Sur les conclusions tendant à l'application de l'article L. 761-1 du code de justice administrative :


12. Considérant qu'aux termes de l'article L. 761-1 du code de justice administrative : " Dans toutes les instances, le juge condamne la partie tenue aux dépens ou, à défaut, la partie perdante, à payer à l'autre partie la somme qu'il détermine, au titre des frais exposés et non compris dans les dépens. Le juge tient compte de l'équité ou de la situation économique de la partie condamnée. Il peut, même d'office, pour des raisons tirées des mêmes considérations, dire qu'il n'y a pas lieu à cette condamnation. " ;

13. Considérant que ces dispositions font obstacle à ce que la commune de Montpellier, qui n'est pas dans la présente instance la partie perdante, verse à MmeH..., M. B..., Mme G...et Mme E...quelque somme que ce soit au titre des frais que ceux-ci ont exposés et non compris dans les dépens ; qu'en revanche, il y a lieu, dans les circonstances de l'espèce, de condamner MmeH..., M.B..., Mme G...et Mme E...à verser à la commune de Montpellier la somme de 2 000 euros au titre des frais exposés par elle et non compris dans les dépens ;
D E C I D E :
Article 1er : Le jugement n°0202935 en date du 30 juin 2006 du tribunal administratif de Montpellier en tant qu'il a annulé la délibération du 28 janvier 2002 est annulé.

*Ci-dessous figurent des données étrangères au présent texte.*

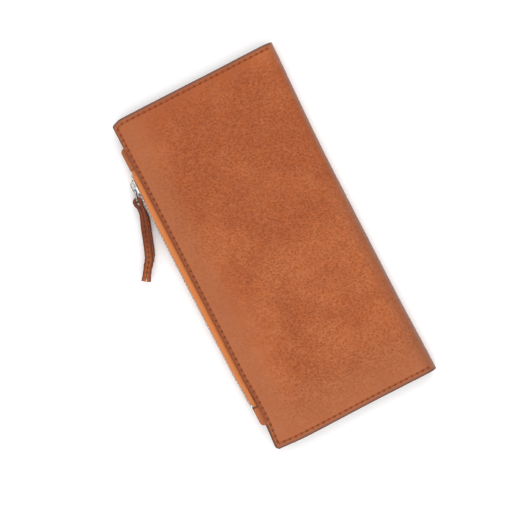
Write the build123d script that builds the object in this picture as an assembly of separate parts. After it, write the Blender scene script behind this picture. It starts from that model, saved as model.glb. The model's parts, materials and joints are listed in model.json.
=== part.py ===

Article 2 : La demande présentée par MmeH..., M.B..., Mme G...et Mme E...devant le tribunal administratif de Montpellier est rejetée.
Article 3 : MmeH..., M.B..., Mme G...et Mme E...verseront une somme de 2 000 (deux mille) euros à la commune de Montpellier au titre de l'article L. 761-1 du code de la justice administrative.
Article 4 : Le présent arrêt sera notifié à la commune de Montpellier, M. A...B..., à Mme I..., Mme C...G...et Mme F...E...et au ministre de l'intérieur.